UN lawyer Jeremy Farrell’s stated, “Humanitarian impact assessments should be conducted for all sanctions regimes. These assessments should occur in advance of the application of sanctions and at regular intervals once sanctions are applied. The [UN Security] Council should ensure that its members have such assessments before them whenever they are reviewing a sanctions regime.”

This partnership will address this fundamental challenge by combining insights from affected communities and key international stakeholders with innovative analytic strategies to inform both a qualitative and quantitative analysis of the impacts of past sanctions regimes and the development of analytic tools capable of predicting and measuring critical humanitarian impacts as countries are planning sanctions and after sanctions have been imposed. Based on a number of data sources on sanctions and health metrics, the team will work with stakeholders to develop a framework to assess and monitor the impacts of sanctions. The framework produced by this research could promote the planning of more effective international policies that address global issues while minimizing collateral damage to human rights and global health.


About the Team

Ruth M. Gibson, PhD, is a Banting Postdoctoral Fellow at the Center for Innovation in Global Health at the Stanford University School of Medicine. Her research focuses on geopolitical coercion and global maternal and child health. Dr. Gibson is cross-appointed as a postdoctoral fellow at the Center for International Security and Cooperation, Freeman-Spogli Institute for International Studies, Stanford University. Dr. Gibson’s work is funded by the Banting Vanier Secretariat through the Social Science and Humanities Research Council of Canada and through grant funding from the Center for Innovation in Global Health and the Maternal and Child Health Research Institute at Stanford University.

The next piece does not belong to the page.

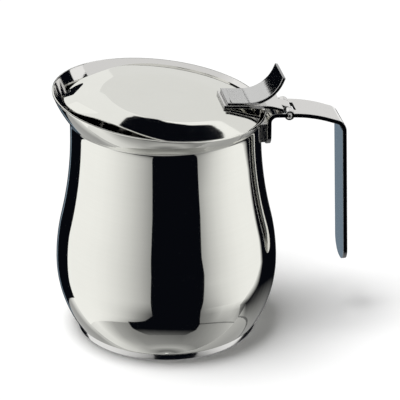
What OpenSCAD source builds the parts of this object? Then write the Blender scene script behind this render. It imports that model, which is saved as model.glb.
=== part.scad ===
// Hot milk jug with a hinged lid, made of polished stainless steel sheet and strip.
// The origin is the centre of the foot's underside. Z is up, X points to the handle
// and away from the spout, and the jug is the same on both sides of the XZ plane.

/* [Pot] */
// Widest diameter of the belly
belly_d = 104; // [98:0.5:112]
// Height of the widest point of the belly
belly_h = 34; // [30:0.5:38]
// Radius of the curve below the widest point, seen from the side
belly_curve_r = 56.5; // [54:0.5:60]
// Radius of the heel where the wall turns in to the flat bottom
heel_r = 2.2; // [1.6:0.1:3]
// Distance by which the neck is drawn in from the widest point of the belly
neck_in = 7.6; // [6:0.1:10]
// Distance from the narrowest point of the neck up to the crease of the flared lip
neck_top = 7; // [5:0.5:10]
// Thickness of the sheet
wall = 0.9; // [0.7:0.1:1.2]

/* [Lip] */
// Height of the lip at the spout
spout_h = 120.4; // [118:0.1:123]
// Distance from the narrowest point of the neck out to the lip at the spout
spout_out = 8.1; // [7:0.1:10]
// Rise of the flare at the spout, from the crease to the lip
flare_h = 14.4; // [13:0.1:16]
// Fall of the lip from the spout to the handle
lip_fall = 11.2; // [10:0.1:11.8]
// Radius of the flare's bowl-like curve, seen from the side
flare_curve_r = 52; // [45:1:70]

/* [Base] */
// Distance from the widest point of the belly in to the side of the foot
foot_in = 9.7; // [9.5:0.1:11]
// Thickness of the heat-spreading base under the pot
base_h = 3.2; // [2.6:0.1:4]
// Thickness of the steel cap round the core
cap_t = 0.8; // [0.5:0.1:1]
// Radius of the foot's lower edge
foot_edge_r = 0.8; // [0.4:0.1:1.2]

/* [Lid] */
// Thickness of the lid sheet
lid_t = 0.7; // [0.5:0.1:1]
// Drop from the lip to the edge of the lid
lid_sink = 1.4; // [1:0.1:2]
// Rise from the edge of the lid to its flat middle
lid_crown = 1.5; // [1:0.1:2.5]
// Width of the falling skirt round the flat middle
skirt_w = 16.6; // [12:0.1:20]
// Clearance between the lid and the flare
lid_clear = 0.3; // [0.25:0.05:0.6]
// Gap between the tip of the lid and the lip at the spout
tip_gap = 3.1; // [2:0.1:4]
// Extra width of the pouring gap on each side of the tip
pour_gap = 6.5; // [4:0.1:8]
// Angle from the spout at which the pouring gap has closed
pour_angle = 97; // [85:1:110]

/* [Handle] */
// Width of all the steel strips
strip_w = 18; // [16:0.5:22]
// Thickness of the handle strip
handle_t = 2; // [1.6:0.1:2.4]
// Length of the tab on the neck, up to the middle of the root bend
tab_len = 16; // [14:0.5:18]
// Radius of the tab's lower corners
tab_corner_r = 6; // [3:0.5:8]
// Middle radius of the bend between the tab and the arm
root_bend_r = 3.5; // [3:0.1:4.5]
// Drop from the lip to the middle of the arm at the root bend
arm_drop = 3.1; // [2.8:0.1:3.6]
// Distance from the middle of the tab to the top of the grip
arm_reach = 35.8; // [33:0.2:42]
// Slope of the arm at the hinge
arm_start_slope = 3.8; // [2:0.1:5]
// Slope of the arm at the grip
arm_end_slope = 20; // [16:0.5:22]
// Radius of the arm's bow
arm_bow_r = 60; // [40:1:80]
// Middle radius of the bend between the arm and the grip
grip_bend_r = 5.5; // [4:0.1:7]
// Length of the grip below its bend's corner
grip_len = 73; // [66:0.5:78]
// Outward lean of the grip
grip_lean = 1.5; // [0:0.1:4]
// Radius of the grip's lower corners
grip_corner_r = 8; // [4:0.5:8]
// Thickness of the saddle between the neck and the tab
saddle_t = 2; // [1.5:0.1:2.5]
// Width of the saddle
saddle_w = 13; // [10:0.5:15]
// Height of the saddle
saddle_h = 9; // [7:0.5:10]

/* [Hinge] */
// Distance from the middle of the tab to the pin
hinge_out = 9.6; // [9:0.1:11]
// Diameter of the hinge pin
pin_d = 2; // [1.6:0.1:2.2]
// Length of each pin end beyond the knuckles
pin_end = 0.4; // [0.2:0.1:0.8]
// Radial clearance of the pin in the turning knuckle
pin_clear = 0.05; // [0.03:0.01:0.08]
// Radial clearance of the pin in the fixed knuckles
pin_seat = 0.02; // [0.01:0.01:0.03]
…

Paul H. Wise, MD, is the Richard E. Behrman Professor of Child Health and Society and Professor of Pediatrics and Health Policy at Stanford University School of Medicine. Dr. Wise is also a Senior Fellow at the Center for Democracy, Development and the Rule of Law and the Center for International Security and Cooperation at the Freeman-Spogli Institute for International Studies, Stanford University. He is also Co-Director of the March of Dimes Center for Prematurity Research at Stanford University. Dr. Wise received his MD degree from Cornell University and a Master of Public Health degree from the Harvard School of Public Health. He did his pediatric training at the Children’s Hospital in Boston. Dr. Wise has led numerous highlevel, cross-disciplinary research initiatives focused on health inequalities, child health policy, and global child health in complex political environments. He leads a multidisciplinary initiative, Children in Crisis, which is directed at integrating expertise in computer science, artificial intelligence, political science, security, and health services in areas of civil conflict and unstable governance.

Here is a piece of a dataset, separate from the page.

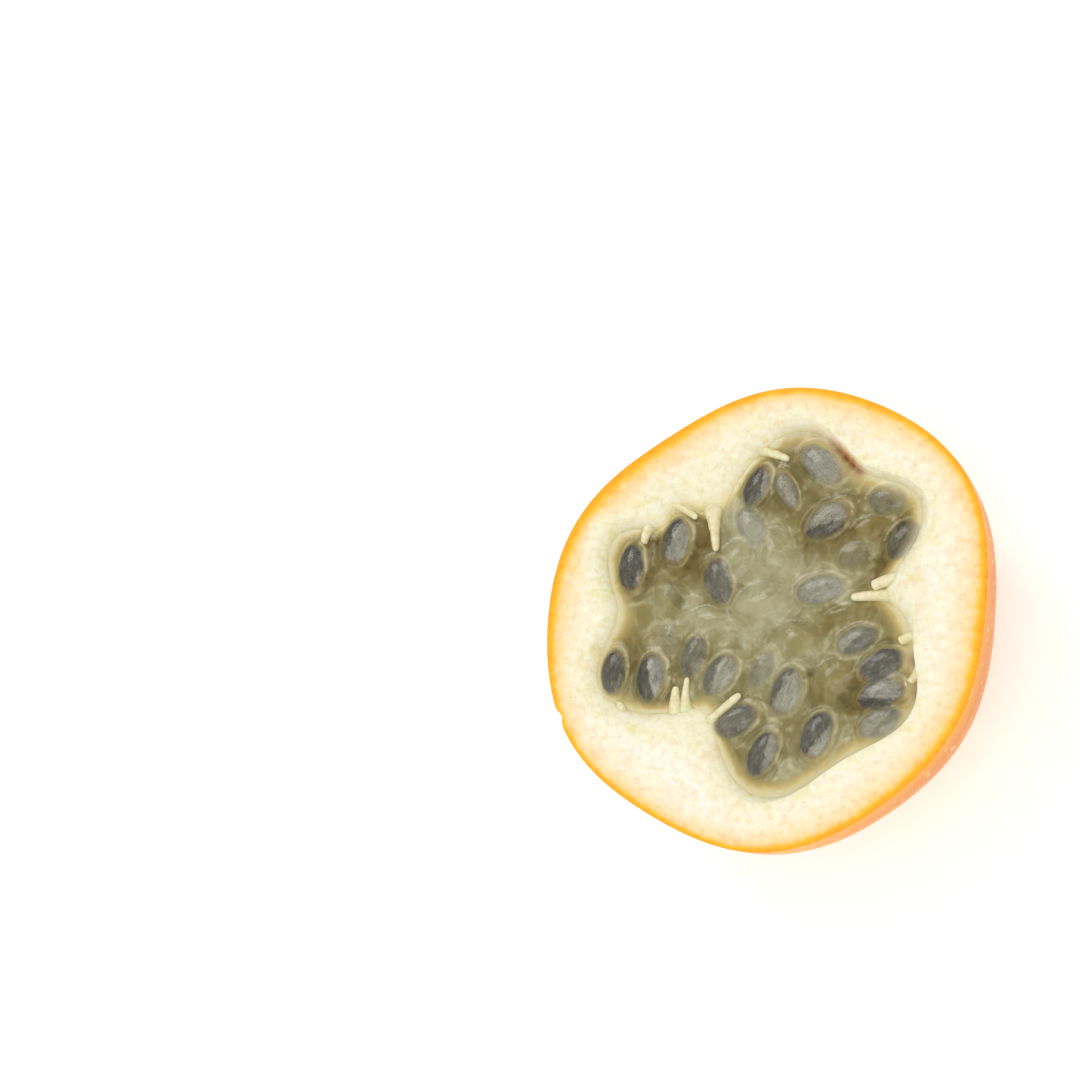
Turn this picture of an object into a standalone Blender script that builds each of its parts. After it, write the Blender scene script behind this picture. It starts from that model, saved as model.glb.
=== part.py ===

Michele Barry, MD, is the Senior Assistant Dean of Global Health and Drs. Ben & A. Jess Shenson Professor at the Stanford School of Medicine and Director of the Center for Innovation in Global Health. She is chair emeritus of the board of directors for the Consortium of Universities for Global Health, founder of the Stanford/Yale Global Health Scholars Program, which has sent more than 1,000 physicians overseas to underserved areas, past president of the American Society of Tropical Medicine & Hygiene, and an elected member of the Institute of Medicine and National Academy of Sciences. A passionate clinician and scholar focused on health equity, she has sent hundreds of students around the world to create innovative global health programs. She is a global leader in developing female leadership in medicine and global health and has led efforts to raise awareness and respond to the extreme risks to human health posed by climate change.